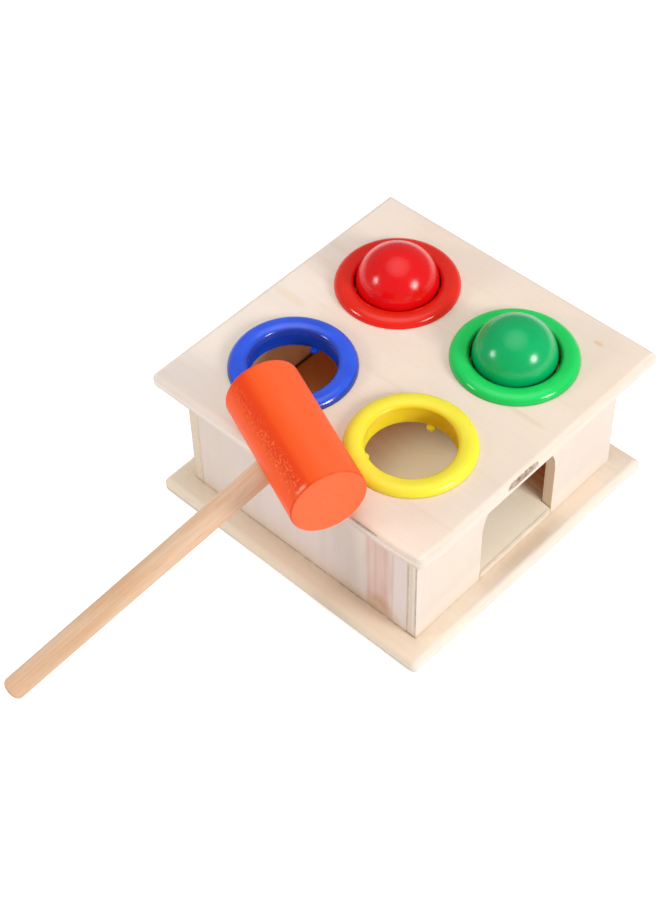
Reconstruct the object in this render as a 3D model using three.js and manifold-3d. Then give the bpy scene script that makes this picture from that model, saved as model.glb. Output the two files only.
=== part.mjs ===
// Ball pounding bench: a low plywood box with four ringed holes in its top board,
// two balls held in their rings, a ramp inside that leads to an arched door,
// and a small hammer that leans on the box with its handle end on the table.
// Millimetres, +Z up. The origin is the centre of the base board's underside.
// The door faces -Y, and the hammer lies across the -X edge of the top board.

import * as THREE from 'three';
import { mergeVertices } from 'three/addons/utils/BufferGeometryUtils.js';
import Module from 'manifold-3d';

const degree = Math.PI / 180;

// Box of four walls
const wallBoxWidth = 101.5;
const wallHeight = 48;
const wallThickness = 4;
const wallEdgeRadius = 0.4;
const wallCornerRadius = 0.9;

// Top and base boards
const boardOverhang = 8.25;
const boardThickness = 6;
const boardCornerRadius = 3;
const boardEdgeRadius = 2;

// Glued joints between boards keep this hairline
const glueLine = 0.05;

// Arched door in the front wall: straight jambs with a half round on top
const doorWidth = 37.5;
const doorJambHeight = 23;

// Ramp, which fills the box inside and ends in a tongue in the doorway
const rampThickness = 3;
const rampAngle = 11.3 * degree;
const rampSideGap = 0.3;

// Balls
const ballRadius = 14.15;
const ballSeatGap = 0.3;

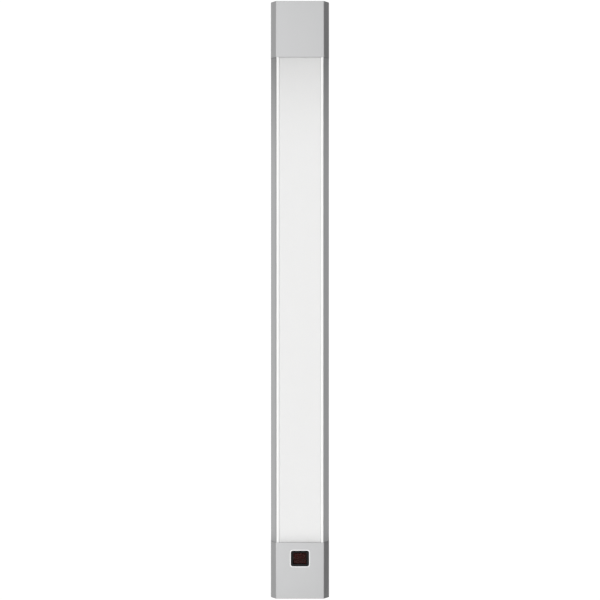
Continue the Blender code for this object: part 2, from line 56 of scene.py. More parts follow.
NODES = frame["nodes"]
SLOT_OF = {entry["node"]: entry["material_slot"] for entry in frame["record"]["subparts"]}
BODY_OF = {node: body for body, nodes in frame["record"]["behaviour"]["bodies"].items() for node in nodes}


def place(x, d, z):
    return Vector((x * MM, -d * MM, z * MM))


def span(node):
    """A node's limits in millimetres: (x0, x1), (d0, d1), (z0, z1)."""
    low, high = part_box(node)
    return (low.x / MM, high.x / MM), (-high.y / MM, -low.y / MM), (low.z / MM, high.z / MM)


# ---------------------------------------------------------------- materials


def link(tree, source, output, target, socket):
    tree.links.new(source.outputs[output], target.inputs[socket])


def ramp(tree, source, output, low, high, start, end, smooth=True):
    """Map low..high to start..end, held beyond both."""
    node = tree.nodes.new("ShaderNodeMapRange")
    node.interpolation_type = "SMOOTHSTEP" if smooth else "LINEAR"
    for socket, value in zip(("From Min", "From Max", "To Min", "To Max"), (low, high, start, end)):
        node.inputs[socket].default_value = value
    link(tree, source, output, node, "Value")
    return node


def add_levels(tree, first, second):
    node = tree.nodes.new("ShaderNodeMath")
    node.operation = "ADD"
    tree.links.new(first, node.inputs[0])
    tree.links.new(second, node.inputs[1])
    return node.outputs["Value"]


def make_finish(
    name,
    colour,
    roughness,
    metallic=0.0,
    stretch=(1.0, 1.0, 1.0),
    scale=900.0,
    bump=0.15,
    depth=0.03,
    vary=0.05,
    rough_vary=0.06,
    blotch=0.0,
    fade=(),
    **sockets,
):
    """A Principled material whose colour, roughness and bump come from one stretched noise.

    Each painted end shade is (start, end, level, steepness): the colour is darkened to level between two
    places along z, as painted shade towards an end.
    """
    material = bpy.data.materials.new(name)
    material.use_nodes = True
    tree = material.node_tree
    shader = tree.nodes["Principled BSDF"]
    shader.inputs["Metallic"].default_value = metallic
    for socket, value in sockets.items():
        shader.inputs[socket.replace("_", " ")].default_value = value
    coords = tree.nodes.new("ShaderNodeTexCoord")
    mapping = tree.nodes.new("ShaderNodeMapping")
    mapping.inputs["Scale"].default_value = stretch
    link(tree, coords, "Object", mapping, "Vector")
    noise = tree.nodes.new("ShaderNodeTexNoise")
    noise.inputs["Scale"].default_value = scale
    noise.inputs["Detail"].default_value = 4.0
    noise.inputs["Roughness"].default_value = 0.6
    link(tree, mapping, "Vector", noise, "Vector")
    tint = tree.nodes.new("ShaderNodeMix")
    tint.data_type = "RGBA"
    tint.inputs["A"].default_value = (*[max(c * (1 - vary), 0) for c in colour], 1)
    tint.inputs["B"].default_value = (*[min(c * (1 + vary), 1) for c in colour], 1)
    link(tree, noise, "Fac", tint, "Factor")
    shades = []
    if blotch:
        cloud = tree.nodes.new("ShaderNodeTexNoise")
        cloud.inputs["Scale"].default_value = 14.0
        cloud.inputs["Detail"].default_value = 3.0
        link(tree, coords, "Object", cloud, "Vector")
        shades.append(ramp(tree, cloud, "Fac", 0.3, 0.7, 1 - blotch, 1.0).outputs["Result"])
    # Painted shade: the colour is darkened towards an end along z.
    for start, end, level, steepness in fade:
        split = tree.nodes.new("ShaderNodeSeparateXYZ")
        link(tree, coords, "Object", split, "Vector")
        rise = ramp(tree, split, "Z", start * MM, end * MM, 0.0, 1.0, smooth=False)
        power = tree.nodes.new("ShaderNodeMath")
        power.operation = "POWER"
        power.inputs[1].default_value = steepness
        link(tree, rise, "Result", power, 0)
        shades.append(ramp(tree, power, "Value", 0.0, 1.0, 1.0, level, smooth=False).outputs["Result"])
    paint = tint.outputs["Result"]
    for shade in shades:
        scaled = tree.nodes.new("ShaderNodeVectorMath")
        scaled.operation = "SCALE"
        tree.links.new(paint, scaled.inputs["Vector"])
        tree.links.new(shade, scaled.inputs["Scale"])
        paint = scaled.outputs["Vector"]
    tree.links.new(paint, shader.inputs["Base Color"])
    rough = tree.nodes.new("ShaderNodeMapRange")
    rough.inputs["From Min"].default_value = 0.3
    rough.inputs["From Max"].default_value = 0.7
    rough.inputs["To Min"].default_value = max(roughness - rough_vary, 0.02)
    rough.inputs["To Max"].default_value = min(roughness + rough_vary, 1.0)
    link(tree, noise, "Fac", rough, "Value")
    link(tree, rough, "Result", shader, "Roughness")
    if bump:
        relief = tree.nodes.new("ShaderNodeBump")
        relief.inputs["Strength"].default_value = bump
        relief.inputs["Distance"].default_value = depth * MM
        link(tree, noise, "Fac", relief, "Height")
        link(tree, relief, "Normal", shader, "Normal")
    return material


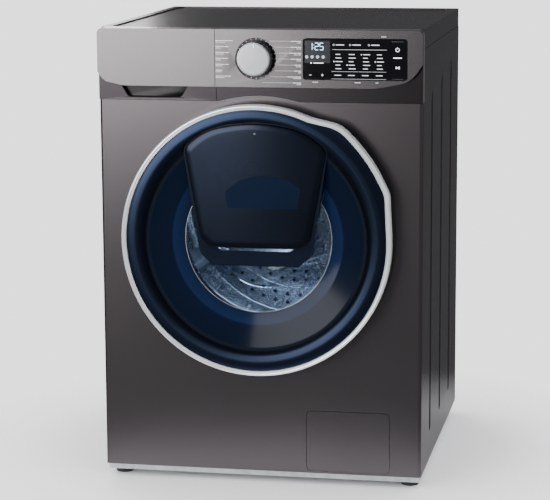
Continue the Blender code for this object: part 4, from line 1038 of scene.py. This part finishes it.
seal_rubber = surface("grey_rubber", {}, rubber(tone(92, 96, 100), tone(118, 122, 126)))
foot_rubber = surface("black_rubber", {}, rubber(tone(20, 20, 21), tone(36, 36, 38)))
seal_profile = rounded(
    [(0.1585, -0.0020), (0.1585, 0.0165), (0.1690, 0.0200), (0.1690, 0.0320), (0.1640, 0.0380),
     (0.1640, 0.0460), (0.1760, 0.0520), (0.1760, 0.0740), (0.1735, 0.0740), (0.1735, 0.0535),
     (0.1615, 0.0475), (0.1615, 0.0370), (0.1665, 0.0310), (0.1665, 0.0215), (0.1560, 0.0188),
     (0.1560, 0.0075), (0.1470, 0.0095), (0.1465, 0.0070), (0.1560, 0.0035), (0.1560, -0.0020)],
    [0.0008, 0.003, 0.004, 0.004, 0.003, 0.003, 0.004, 0.0008, 0.0008, 0.003,
     0.004, 0.004, 0.003, 0.002, 0.002, 0.001, 0.0008, 0.0008, 0.001, 0.0008],
)
seal = as_object(turned(seal_profile, door_axis), "seal_bellows", seal_rubber, 60)
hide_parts("door_seal")
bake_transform(seal)

# ---------------- drum
# A rolled stainless drum, pressed all over with small raised perforations. Four rolled beads
# run round it and three more are pressed in its perforated back. The lifters are plastic.
drum_low, drum_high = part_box("drum")
drum_r = (drum_high.x - drum_low.x) / 2
DRUM_WALL = 0.0015
MOUTH_R = 0.165


def brushed(place):
    grain = place.noise(260, 3.0, (1.0, 0.04, 1.0))
    stain = place.noise(9, 3.0)
    return {
        "Base Color": grain.between(tone(176, 178, 181), tone(214, 216, 218)),
        "Roughness": 0.16 + 0.14 * grain + 0.05 * stain,
        "Normal": grain.bump(0.00001, 0.2),
    }


stainless = surface("stainless", {"Metallic": 1.0}, brushed)
# The perforations' holes are near-black discs: painted shade, not openings.
hole_painted_shade = surface("perforation_shade", {}, mottled(400, 2.0, tone(10, 11, 13), tone(24, 25, 28), 0.6, 0.2))
drum_profile = rounded(
    [(0.0, 0.4200), (drum_r - 0.012, 0.4200), (drum_r, 0.4080), (drum_r, 0.1120), (drum_r - 0.014, 0.0980),
     (MOUTH_R, 0.0980), (MOUTH_R, 0.1080), (MOUTH_R + DRUM_WALL, 0.1080), (MOUTH_R + DRUM_WALL, 0.0995),
     (drum_r - 0.0147, 0.0995), (drum_r - DRUM_WALL, 0.1127), (drum_r - DRUM_WALL, 0.4073),
     (drum_r - 0.0127, 0.4185), (0.0, 0.4185)],
    [0, 0.006, 0.006, 0.006, 0.006, 0.001, 0, 0, 0.001, 0.006, 0.006, 0.006, 0.006, 0],
)
drum = as_object(turned(drum_profile, door_axis, closed=False), "drum_shell", stainless, 50)
stands_for(drum, "drum")


def add_perforation(bm, matrix, radius):
    """A raised lip round a hole, standing along the matrix's Z. The hole is a near-black disc of painted
    shade.
    """
    made = bmesh.ops.create_circle(bm, cap_ends=True, segments=10, radius=radius, matrix=matrix)
    face = made["verts"][0].link_faces[0]
    lip = bmesh.ops.extrude_discrete_faces(bm, faces=[face])["faces"][0]
    up = matrix.to_3x3() @ Vector((0, 0, 1))
    walls = bmesh.ops.inset_region(bm, faces=[lip], thickness=radius * 0.38, depth=0.0)["faces"]
    bmesh.ops.translate(bm, verts=lip.verts, vec=up * 0.0003)
    for wall in walls:
        wall.material_index = 0
    # The middle disc is the hole, painted near black as painted shade.
    lip.material_index = 1


LIFTER_ANGLES = (90, 210, 330)
ROWS = 15
AROUND = 60
bm = bmesh.new()
for row in range(ROWS):
    depth = 0.128 + row * 0.0188
    for step in range(AROUND):
        degrees = (step + 0.5 * (row % 2)) * 360 / AROUND
        nearest = min(abs((degrees - lifter + 180) % 360 - 180) for lifter in LIFTER_ANGLES)
        if nearest < 9:
            continue
        angle = math.radians(degrees)
        inward = Vector((-math.cos(angle), 0.0, -math.sin(angle)))
        place = Vector((0.0, front + depth, door_z)) - inward * (drum_r - DRUM_WALL - 0.0001)
        turn = inward.to_track_quat("Z", "Y").to_matrix().to_4x4()
        add_perforation(bm, Matrix.Translation(place) @ turn, 0.0042)
BACK_RINGS = ((0.060, 14), (0.080, 20), (0.101, 26), (0.142, 36), (0.160, 40), (0.191, 46), (0.208, 50))
for radius, count in BACK_RINGS:
    for step in range(count):
        angle = 2 * math.pi * (step + 0.5) / count
        place = (radius * math.cos(angle), front + 0.4184, door_z + radius * math.sin(angle))
        turn = Matrix.Rotation(math.pi / 2, 4, "X")
        add_perforation(bm, Matrix.Translation(place) @ turn, 0.0058)
perforations = as_object(bm, "drum_perforations", stainless, 30)
perforations.data.materials.append(hole_painted_shade)
belongs(perforations, "drum")

beads = []
inner = drum_r - DRUM_WALL
for number, depth in enumerate((0.170, 0.178, 0.262, 0.346), 1):
    ridge = [(inner, depth - 0.0030), (inner - 0.0022, depth), (inner, depth + 0.0030)]
    beads.append((f"drum_bead_{number}", ridge, 0.0016))
for number, radius in enumerate((0.118, 0.127, 0.176), 1):
    ridge = [(radius - 0.0034, 0.4186), (radius, 0.4158), (radius + 0.0034, 0.4186)]
    beads.append((f"drum_back_bead_{number}", ridge, 0.0018))
for name, ridge, crest in beads:
    bead = turned(rounded(ridge, [0, crest, 0], 5, closed=False), door_axis)
    belongs(as_object(bead, name, stainless, 60), "drum")

lifter_grain = grained(tone(120, 124, 130), tone(146, 150, 156))
lifter_plastic = surface("lifter_plastic", {"Coat Weight": 0.3}, lifter_grain)
for number in (1, 2, 3):
    skinned(f"drum_lifter_{number}", lifter_plastic, 0.0012)

# ---------------- tub, weights and suspension
# The plastic tub hangs on two springs and stands on two friction dampers. Cast concrete
# weights on its top and front keep it still while it spins.
def cast_grey(place):
    pebble = place.noise(120, 6.0)
    pit = place.node("TexVoronoi", {"feature": "F1"}, {"Vector": place, "Scale": 160.0}, "Distance")
    return {
        "Base Color": pebble.between(tone(128, 125, 120), tone(176, 173, 167)),
        "Roughness": 0.80 + 0.15 * pebble,
        "Normal": (pebble * 0.7 + pit * 0.5).bump(0.0006, 0.7),
    }


concrete = surface("cast_concrete", {}, cast_grey)
skinned("tub_front", tub_plastic)
skinned("tub_rear", tub_plastic)
skinned("counterweight_top", concrete, 0.002)
skinned("counterweight_front", concrete, 0.002)
for side in ("left", "right"):
    skinned("damper_cylinder_" + side, black_plastic)
    skinned("damper_rod_" + side, white_plastic)

WIRE_R = 0.0014
COILS = 11
for side in ("left", "right"):
    low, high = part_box("spring_" + side)
    middle = (low + high) / 2
    coil_r = (high.x - low.x) / 2 - WIRE_R
    curve = bpy.data.curves.new("coil", "CURVE")
    curve.dimensions = "3D"
    curve.bevel_depth = WIRE_R
    curve.bevel_resolution = 3
    curve.use_fill_caps = True
    spline = curve.splines.new("POLY")
    count = COILS * 20
    spline.points.add(count)
    for step, point in enumerate(spline.points):
        angle = 2 * math.pi * COILS * step / count
        rise = low.z + WIRE_R + (high.z - low.z - 2 * WIRE_R) * step / count
        point.co = (middle.x + coil_r * math.cos(angle), middle.y + coil_r * math.sin(angle), rise, 1.0)
    holder = bpy.data.objects.new("coil", curve)
    bpy.context.scene.collection.objects.link(holder)
    bpy.context.view_layer.update()
    graph = bpy.context.evaluated_depsgraph_get()
    mesh = bpy.data.meshes.new_from_object(holder.evaluated_get(graph))
    bpy.data.objects.remove(holder)
    bm = bmesh.new()
    bm.from_mesh(mesh)
    bmesh.ops.remove_doubles(bm, verts=bm.verts, dist=1e-6)
    bmesh.ops.recalc_face_normals(bm, faces=bm.faces)
    coil = as_object(bm, "coil_spring_" + side, plated, 60)
    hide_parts("spring_" + side)
    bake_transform(coil)

# ---------------- drive
# The die-cast spider carries the drum on its shaft. A ribbed belt runs from the motor's
# small pulley to the large spoked one.
def cast_metal(place):
    sand = place.noise(500, 3.0)
    return {
        "Base Color": sand.between(tone(168, 170, 172), tone(198, 200, 202)),
        "Roughness": 0.34 + 0.18 * sand,
        "Normal": sand.bump(0.0001, 0.6),
    }


die_cast = surface("die_cast", {"Metallic": 1.0}, cast_metal)
skinned("drum_spider", die_cast)
skinned("drum_pulley", die_cast)
skinned("motor_pulley", plated)
skinned("motor", black_plastic)
skinned("drive_belt", foot_rubber)
skinned("bearing_front", plated)
skinned("bearing_rear", plated)

# ---------------- detergent drawer
# A white tray with four wells slides out of a white housing that the water falls through.
# The softener well has a blue siphon cap.
skinned("drawer_tray", white_plastic, 0.0006)
skinned("dispenser_housing", white_plastic)
skinned("inlet_valve", white_plastic, 0.0004)
cap_blue = surface("cap_blue", {}, grained(tone(70, 120, 176), tone(92, 142, 196)))
tray_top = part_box("drawer_tray")[1].z
cap_mid = (-0.1867, front + 0.185)
CAP_SIZE = (0.0560, 0.1180, 0.0030)
bm = bmesh.new()
bmesh.ops.create_cube(
    bm, size=1.0,
    matrix=Matrix.Translation((*cap_mid, tray_top - 0.0060)) @ Matrix.Diagonal((*CAP_SIZE, 1.0)),
)
bmesh.ops.create_cone(
    bm, cap_ends=True, segments=32, radius1=0.0100, radius2=0.0088, depth=0.030,
    matrix=Matrix.Translation((*cap_mid, tray_top - 0.0225)),
)
bmesh.ops.bevel(bm, geom=bm.edges[:], offset=0.0008, affect="EDGES", segments=2, profile=0.5, material=-1)
belongs(as_object(bm, "softener_cap", cap_blue), "drawer")

# ---------------- pump and filter
# The drain pump stands behind the service flap. Its filter screws out by a crossbar.
skinned("drain_pump", white_plastic)
skinned("pump_filter", black_plastic, 0.0008)

# ---------------- feet
# Rubber levelling feet: a broad pad with a collar, on a plain stem that goes up into the base.
FOOT_STEM_R = 0.0050
for node in ("foot_front_left", "foot_front_right", "foot_rear_left", "foot_rear_right"):
    low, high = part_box(node)
    middle = (low + high) / 2
    radius = (high.x - low.x) / 2
    section = rounded(
        [(0.0, 0.0), (radius, 0.0), (radius, 0.0050), (radius * 0.80, 0.0085), (radius * 0.80, 0.0125),
         (FOOT_STEM_R, 0.0125), (FOOT_STEM_R, high.z), (0.0, high.z)],
        [0, 0.0012, 0.0015, 0.0010, 0.0008, 0, 0.0006, 0],
    )
    bm = bmesh.new()
    verts = [bm.verts.new((middle.x + r, middle.y, z)) for r, z in section]
    edges = [bm.edges.new(pair) for pair in zip(verts, verts[1:])]
    bmesh.ops.spin(
        bm, geom=verts + edges, cent=(middle.x, middle.y, 0), axis=(0, 0, 1), angle=2 * math.pi, steps=48,
        use_merge=True,
    )
    bmesh.ops.remove_doubles(bm, verts=bm.verts, dist=1e-6)
    bmesh.ops.recalc_face_normals(bm, faces=bm.faces)
    stands_for(as_object(bm, node + "_pad", foot_rubber), node)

--

▶ **Your task**
Find all lines where the word "that" appears. Copy them.

▶ **Reply to the task**
Reconstruct the object in this render as a 3D model using three.js and manifold-3d. Then give the bpy scene script that makes this picture from that model, saved as model.glb. Output the two files only.
// two balls held in their rings, a ramp inside that leads to an arched door,
// and a small hammer that leans on the box with its handle end on the table.
# A white tray with four wells slides out of a white housing that the water falls through.
# Rubber levelling feet: a broad pad with a collar, on a plain stem that goes up into the base.